The tunnel swallows me, the sounds of the game fading behind me. In the locker room, the medical staff waits, faces serious. I sit heavily on the bench, allowing them to help me remove my jersey, to probe the damaged shoulder with careful fingers.

I tell them it’s not bad, I’m fine, but I need a break. After an assessment, I’m cleared to head back to the ice.

But I can’t go back in. I need to get my head right.

34

Locker Room Talk

SYDNEY

The locker room smells like sneakers and sweat—a pungent cocktail of testosterone and funk. I hover at the entrance, my press pass clutched in my hand like a lifeline, wondering if I’ve finally lost my mind. Three days ago, I was clutching a cardboard box of my career remains and drinking wine straight from the bottle while sobbing to Adele. Yesterday, I was interviewing for this job at KBSN, Boise Sports Network, and today, I’m doing my first sportscast at The Boise Arena, with a brand new job and city to live in. One that’s close to Dickens and my heart.

The quick turnaround will make moving a bitch, but I’ll figure it out.

Professional distance evaporates,and I cross the room, ignoring the curious glances from the staff readying towels and gear. I head to the back, and through the glass doors of a sauna with the heat off, I see him, icing his shoulder, still half in his gear, staring at nothing.
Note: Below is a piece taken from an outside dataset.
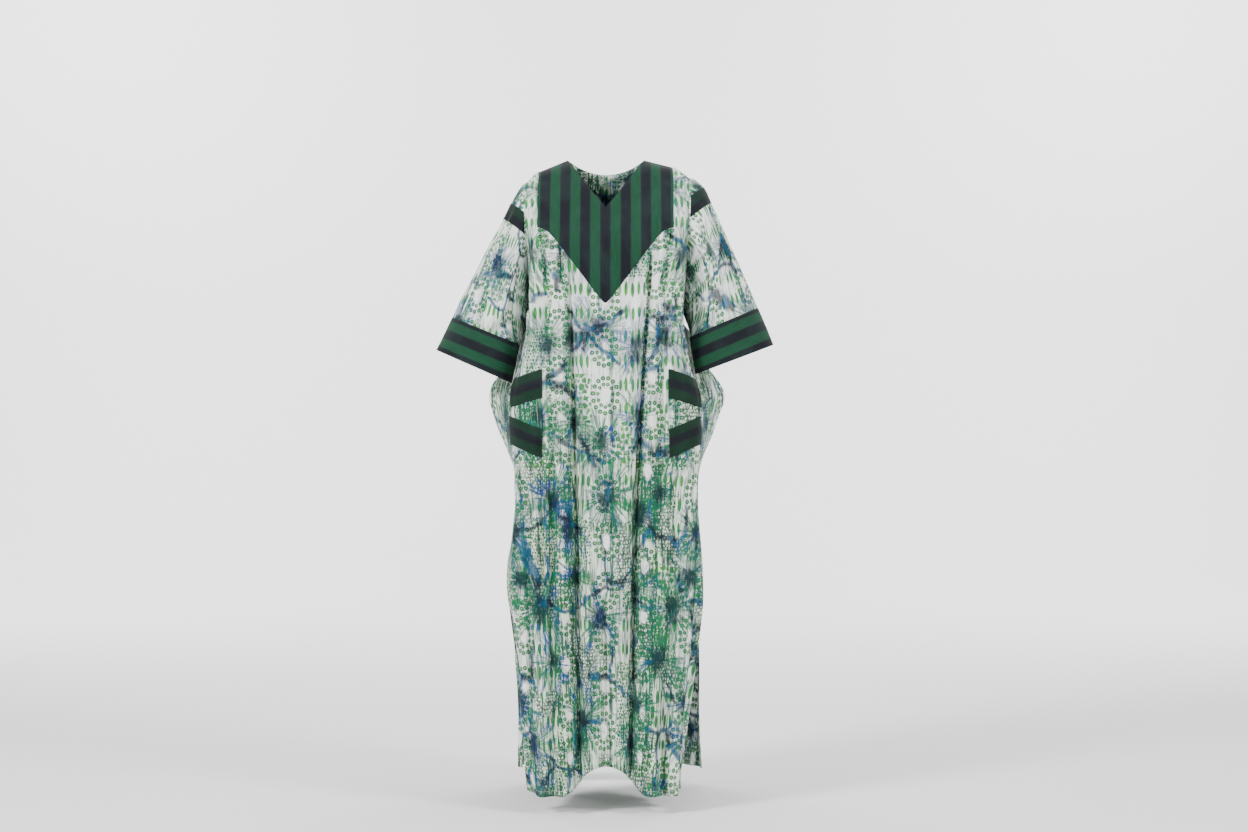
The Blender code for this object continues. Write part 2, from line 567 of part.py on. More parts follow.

His chest heaves with short, rapid breaths, his face ashen beneath the flush of exertion. I recognize the signs immediately—the same panic that’s gripped me countless times, turning the world into a swirling, suffocating nightmare.

My heart lurches painfully. Brooks is in there having a full-blown panic attack. The same man who once took a slapshot to the face and finished the game with stitches and a smile.